На следующее утро мы снова заняли прежние места и смогли наблюдать за поисками. Была перебрана каждая куча кирпича и каждая стопа досок, каждый кусок земли, на котором сохранились свежие следы работ перекапывался до тех пор, пока не убеждались, что они лишь поверхностные. Все места, где накануне велись земляные работы, перекапывались до изначального грунта в предположении, что заключенного специально закопали его товарищи. Только что проложенная канализационная система и система связи была проверена и осмотрена, были проверены все широкотрубные камины. Всё безуспешно. В то время как оцепление сохранялось, поисковая акция была прервана. Была вызвана специальная команда, которая должна была обмерить все возведенные до этого постройки на соответствие плану.
Когда солнце уже начало клониться к закату, была найдена стена, не соответствующая плану. Капитальная стена, когда по ней стучали, издавала звонкий звук. Через пару минут беглеца извлекли на свет. В укрытии у него были кельма и молоточек. Хотя было невероятно, что он сам себя так быстро мог замуровать без посторонней помощи, найденный вместе с ним инструмент позволял все же ему это утверждать и не выдавать сообщников.
После отбоя тревоги мы узнали, что заключенные, возвратившиеся вчера вечером в концлагерь, продолжали стоять на плацу — после дня тяжелых работ, двадцать четыре часа без еды и воды, в строю под дождем.

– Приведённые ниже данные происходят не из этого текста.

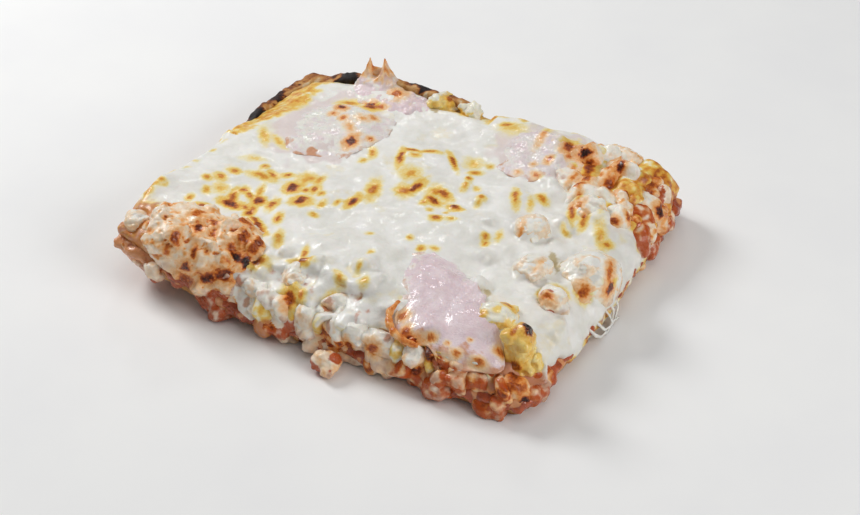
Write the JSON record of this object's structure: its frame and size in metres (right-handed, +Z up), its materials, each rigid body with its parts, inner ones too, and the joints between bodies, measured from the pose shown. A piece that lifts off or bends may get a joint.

Это была пытка, которая должна была оказать устрашающее действие. Кроме того, не вызывало сомнений, что эта мера была направлена и против неудачливого беглеца. Наряду с тяжелым телесным наказанием и заключением в карцер, которые его, вероятно, ожидали, некоторые заключенные, особенно упоминавшиеся капо, могли безнаказанно выместить на нем свою злобу. Но для моего предположения подтверждения нет. Мы совершенно не знали, какого рода были наказания в действительности.
До наступления осени в лагере была еще одна тревога из-за попытки побега. При невыясненных обстоятельствах пропал заключенный из «лесной команды». Речь идет о команде лесорубов из нескольких сотен человек, которых было невозможно тщательно контролировать на их рабочих местах. Вместе с сотнями полицейских было проведено прочесывание огромного оцепленного лесного района. Уже через пару часов хорошо замаскированного беглеца сняли с высокой сосны.
Кроме «англичанина», бежать из лагеря никому не удалось. Только хорошая подготовка и действенная внешняя помощь могли обеспечить те немногие возможности побега из района лагеря. Без такой помощи и точного плана даже удавшийся побег за пределы внешнего ограждения обеспечивал лишь кратковременное нахождение на свободе.
Дни лета 1939 года были последними, когда мы несли службу по охране концлагеря, период недостойной для нашего молодого отряда службы был позади.
Прекрасное лето подходило к концу. Мы смогли на две недели съездить домой, чтобы отгулять прерванный зимой отпуск. Теперь я побывал везде, где был в недавнем времени еще мальчишкой, — на тенистой горе Бухенберг, купался в ледяной воде зеленого Иббса и в теплых струях Урльбаха, бродил по старому городу и по широким липовым аллеям. Я наслаждался тем, какие взгляды на меня бросают во время этих прогулок. Если у женщин и девушек они были страстные и дружелюбные, то у мужчин — удивленные и не дружеские. Если мамаши думали: «Какой замечательный солдатик!», то на лицах папаш читалось удивление, что такой мальчишка, а уже щеголяет в военной форме.
В те дни мое тщеславие необычайно выросло. Я собрался с духом всех моих шестнадцати вёсен и пригласил давно втайне обожаемую мной девушку на свидание. Когда это случилось и письмо уже было к ней отправлено, я поколебался в своем кураже и внутренне уже был готов к тому, что не найду ответа в ее сердце.
Вечером я сидел на скамейке, о которой было написано в письме, под старыми липами, надеясь, что она не придет. Я лихорадочно соображал, что мне говорить, если она все же появится. В любом случае я твердо решил, что если ее не будет в 19.00, считать себя отвергнутым и немедленно покинуть место, где я проявил такую смелость.
Без одной минуты семь я окинул взглядом аллею. Ни души. За одну минуту ей не удастся появиться на этой сцене. Это совершенно исключено. Но я еще пунктуально ждал одну минуту, а потом с облегчением поднялся.
— Добрый вечер! — вдруг позади себя услышал я приветливый девичий голос. Должно быть, я выглядел совсем обескураженным, когда подошел для приветствия. Мое робкое смущение резко контрастировало с той радостью, которой светилось ее лицо. Для меня было фатальным то, что я непременно хотел, чтобы меня принимали всерьез, но, наконец, ее непринужденность передалась и мне. В наступившей темноте наши сердца сблизились настолько, что я решился на самый первый в жизни поцелуй. К сожалению, и он мне не удался. Он пришелся не в ждущие губы Эрики, а в безучастный кончик носа.